CF1822D Super-Permutation
Description
A permutation is a sequence $ n $ integers, where each integer from $ 1 $ to $ n $ appears exactly once. For example, $ [1] $ , $ [3,5,2,1,4] $ , $ [1,3,2] $ are permutations, while $ [2,3,2] $ , $ [4,3,1] $ , $ [0] $ are not.
Given a permutation $ a $ , we construct an array $ b $ , where $ b_i = (a_1 + a_2 +~\dots~+ a_i) \bmod n $ .
A permutation of numbers $ [a_1, a_2, \dots, a_n] $ is called a super-permutation if $ [b_1 + 1, b_2 + 1, \dots, b_n + 1] $ is also a permutation of length $ n $ .

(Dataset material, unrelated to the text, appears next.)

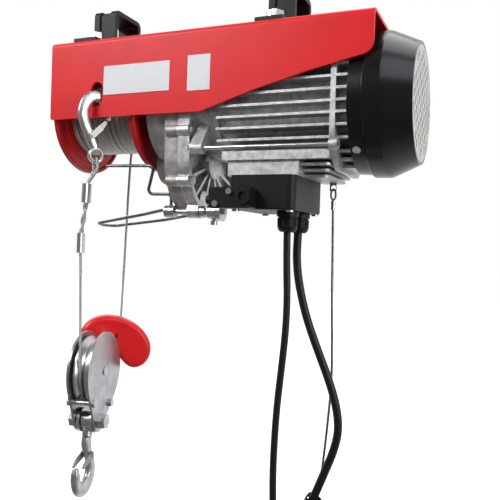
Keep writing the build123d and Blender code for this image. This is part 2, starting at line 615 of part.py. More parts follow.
def block_rod(radius, x, y, z0, z1):
    return BLOCK * Pos(x, y, (z0 + z1) / 2) * Cylinder(radius, z1 - z0)


def block_hex(across, x, y, z0, z1):
    return BLOCK * Pos(x, y, z0) * extrude(RegularPolygon(across / 2, 6, major_radius=False), z1 - z0)


def block_plate(side):
    top = Circle(PLATE_R)
    low = Pos(0, -HOOK_DROP) * Circle(12)
    face = make_hull(top.edges() + low.edges())
    plate = extrude(face, PLATE_T)
    z0 = PLATE_GAP / 2 if side > 0 else -PLATE_GAP / 2 - PLATE_T
    plate = BLOCK * Pos(0, 0, z0) * plate
    for x, y, r in ((0, 0, 5.05), (0, -HOOK_DROP, 5.05), (-PIN_X, -PIN_DROP, 2.8), (PIN_X, -PIN_DROP, 2.8)):
        plate -= block_rod(r, x, y, -30, 30)
    return plate


def sheave():
    width, rim, groove = 15.0, SHEAVE_R + 2.3, 1.8
    half = width / 2
    low, shoulder = SHEAVE_R - 1.9, SHEAVE_R - 1.2
    side = [(-half, 9), (-half, rim), (-half + 2.2, rim), (-groove, shoulder), (-0.9, low)]
    outline = side + [(-h, r) for h, r in reversed(side)]
    face = make_face(Polyline(*[(r, h) for h, r in outline], close=True))
    wheel = revolve(Plane.XZ * face, Axis.Z)
    return BLOCK * wheel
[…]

Grisha became interested whether a super-permutation of length $ n $ exists. Help him solve this non-trivial problem. Output any super-permutation of length $ n $ , if it exists. Otherwise, output $ -1 $ .
Input Format
The first line contains a single integer $ t $ ( $ 1 \le t \le 10^4 $ ) — the number of test cases. The description of the test cases follows.

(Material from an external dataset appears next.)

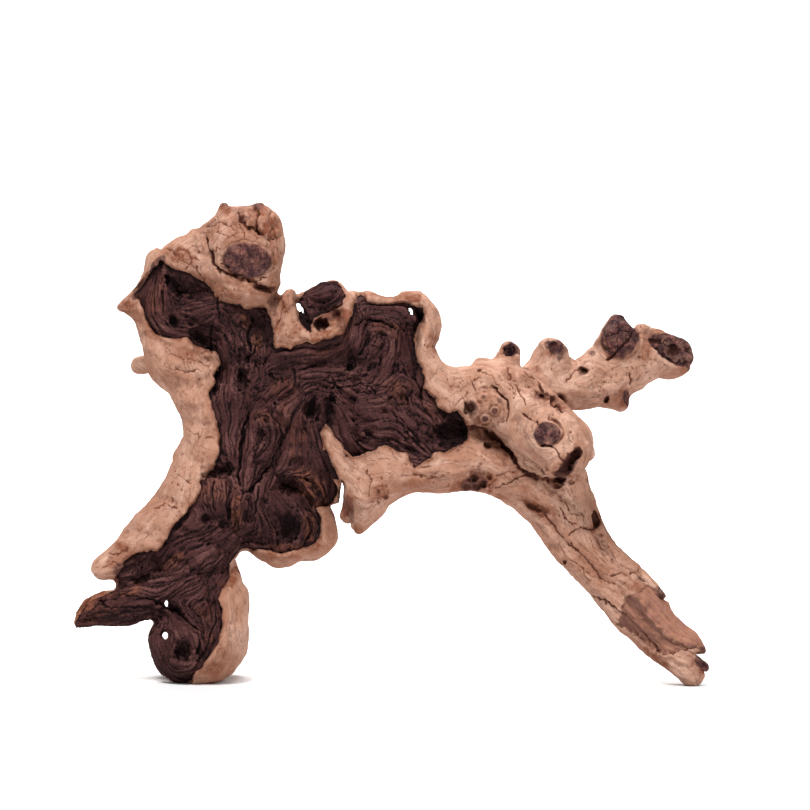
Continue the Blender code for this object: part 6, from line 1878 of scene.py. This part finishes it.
class HeartCrown(SawnPiece, bpy.types.Operator):
    """The broad middle plate of dark heartwood, framed by pale sapwood"""

    bl_idname = "mopani.heart_crown"
    bl_label = "Heart crown"
    node = "heart_crown"
    slot = "heartwood"


class Head(SawnPiece, bpy.types.Operator):
    """The knobbly burl at the upper left, over the hollow neck"""

    bl_idname = "mopani.head"
    bl_label = "Head"
    node = "head"
    slot = "sapwood"


class LeftRoot(SawnPiece, bpy.types.Operator):
    """The leg down to the broad foot, with the hanging lobes"""

    bl_idname = "mopani.left_root"
    bl_label = "Left root"
    node = "left_root"
    slot = "heartwood"


class SideSpike(SawnPiece, bpy.types.Operator):
    """The pointed prong above the foot"""

    bl_idname = "mopani.side_spike"
    bl_label = "Side spike"
    node = "side_spike"
    slot = "heartwood"


class DropSpur(SawnPiece, bpy.types.Operator):
    """The pale pointed spur that hangs from the middle"""

    bl_idname = "mopani.drop_spur"
    bl_label = "Drop spur"
    node = "drop_spur"
    slot = "sapwood"


class Knuckle(SawnPiece, bpy.types.Operator):
    """The burl right of the middle, with the lower limb and the small horn"""

    bl_idname = "mopani.knuckle"
    bl_label = "Knuckle"
    node = "knuckle"
    slot = "sapwood"


class LongRoot(SawnPiece, bpy.types.Operator):
    """The long root that runs down to the right, to its splintered end"""

    bl_idname = "mopani.long_root"
    bl_label = "Long root"
    node = "long_root"
    slot = "sapwood"


class HighBranch(SawnPiece, bpy.types.Operator):
    """The knobbly branch that sticks out to the right"""

    bl_idname = "mopani.high_branch"
    bl_label = "High branch"
    node = "high_branch"
    slot = "sapwood"


class Stage(bpy.types.Operator):
    """The pale floor, the soft lamps and the camera"""

    bl_idname = "mopani.stage"
    bl_label = "Stage"

    def execute(self, context):
        build_stage(context.scene.mopani_stage)
        return {"FINISHED"}


def lamp(name, place, target, size, power):
    data = bpy.data.lights.new(name, "AREA")
    data.shape = "DISK"
    data.size = size
    data.energy = power
    obj = bpy.data.objects.new(name, data)
    obj.location = place
    obj.rotation_euler = (Vector(target) - Vector(place)).to_track_quat("-Z", "Y").to_euler()
    bpy.context.scene.collection.objects.link(obj)


def build_stage(stage):
    scene = bpy.context.scene
    floor_mesh = bpy.data.meshes.new("floor")
    bm = bmesh.new()
    width, front, back, height, bend = 2.2, -1.0, 3.2, 2.6, 1.0
    profile = [(front, 0.0), (back - bend, 0.0)]
    profile += [(back - bend + bend * math.sin(turn), bend - bend * math.cos(turn))
                for turn in np.linspace(0.1, math.pi / 2, 12)]
    profile.append((back, height))
    rows = [[bm.verts.new((side, y, z)) for side in (-width, width)] for y, z in profile]
    for (a, b), (c, d) in zip(rows, rows[1:]):
        bm.faces.new((a, b, d, c)).smooth = True
    bm.to_mesh(floor_mesh)
    bm.free()
    floor = bpy.data.objects.new("floor", floor_mesh)
    scene.collection.objects.link(floor)
    material = bpy.data.materials.new("pale floor")
    material.use_nodes = True
    shader = material.node_tree.nodes["Principled BSDF"]
    shader.inputs["Base Color"].default_value = (*stage.floor_colour, 1.0)
    shader.inputs["Roughness"].default_value = 0.9
    floor_mesh.materials.append(material)

    world = bpy.data.worlds.new("studio")
    world.use_nodes = True
    background = world.node_tree.nodes["Background"]
    background.inputs["Color"].default_value = (1.0, 1.0, 1.0, 1.0)
    sky = Nodes(world.node_tree)
    seen_directly = sky.add("ShaderNodeLightPath").outputs["Is Camera Ray"]
    sky.put(sky.scaled(seen_directly, 0.0, 1.0, stage.sky, 1.0), background.inputs["Strength"])
    scene.world = world
    lamp("key lamp", (-0.45, -1.1, 1.9), (0.0, 0.0, 0.14), 0.8, stage.key)
    lamp("fill lamp", (1.3, -1.4, 1.0), (0.0, 0.0, 0.14), 1.2, stage.fill)
    lamp("backdrop lamp", (0.0, 1.0, 2.2), (0.0, 2.7, 0.2), 1.6, stage.wash)
    scene.view_settings.view_transform = "Standard"

    camera_data = bpy.data.cameras.new("camera")
    camera_data.sensor_width = SENSOR_WIDTH
    camera_data.lens = SENSOR_WIDTH * VIEW_DISTANCE / VIEW_WIDTH
    camera = bpy.data.objects.new("camera", camera_data)
    target = Vector((VIEW_CENTRE_X - MIDDLE[0], -MIDDLE[1], VIEW_CENTRE_Z)) * MM
    back_off = Vector((0.0, -math.cos(VIEW_ELEVATION), math.sin(VIEW_ELEVATION)))
    camera.location = target + back_off * VIEW_DISTANCE * MM
    camera.rotation_euler = (-back_off).to_track_quat("-Z", "Y").to_euler()
    scene.collection.objects.link(camera)
    scene.camera = camera


class MopaniPanel(bpy.types.Panel):
    """Lists the root's settings and the steps that make it"""

    bl_idname = "MOPANI_PT_root"
    bl_label = "Mopani Root"
    bl_space_type = "VIEW_3D"
    bl_region_type = "UI"
    bl_category = "Mopani Root"

    def draw(self, context):
        layout = self.layout
        for group in SETTINGS:
            settings = getattr(context.scene, group)
            box = layout.box()
            for name in settings.bl_rna.properties.keys():
                if name not in ("rna_type", "name"):
                    box.prop(settings, name)
        for step in STEPS:
            layout.operator(step.bl_idname)


SETTINGS = {"mopani_form": MopaniForm, "mopani_colours": MopaniColours, "mopani_stage": MopaniStage}
STEPS = (GrowSkin, HeartCrown, Head, LeftRoot, SideSpike, DropSpur, Knuckle, LongRoot, HighBranch, Stage)


def register():
    for cls in (*SETTINGS.values(), *STEPS, MopaniPanel):
        bpy.utils.register_class(cls)
    for name, cls in SETTINGS.items():
        setattr(bpy.types.Scene, name, PointerProperty(type=cls))


def unregister():
    for name in SETTINGS:
        delattr(bpy.types.Scene, name)
    for cls in reversed((*SETTINGS.values(), *STEPS, MopaniPanel)):
        bpy.utils.unregister_class(cls)


def main():
    register()
    for step in STEPS:
        space, name = step.bl_idname.split(".")
        getattr(getattr(bpy.ops, space), name)()
    bpy.data.meshes.remove(bpy.data.meshes[SKIN])


if __name__ == "__main__":
    main()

Each test case consists of a single line containing one integer $ n $ ( $ 1 \le n \le 2 \cdot 10^5 $ ) — the length of the desired permutation.
The sum of $ n $ over all test cases does not exceed $ 2 \cdot 10^5 $ .
Output Format
For each test case, output in a separate line:
- $ n $ integers — a super-permutation of length $ n $ , if it exists.
- $ -1 $ , otherwise.
If there are several suitable permutations, output any of them.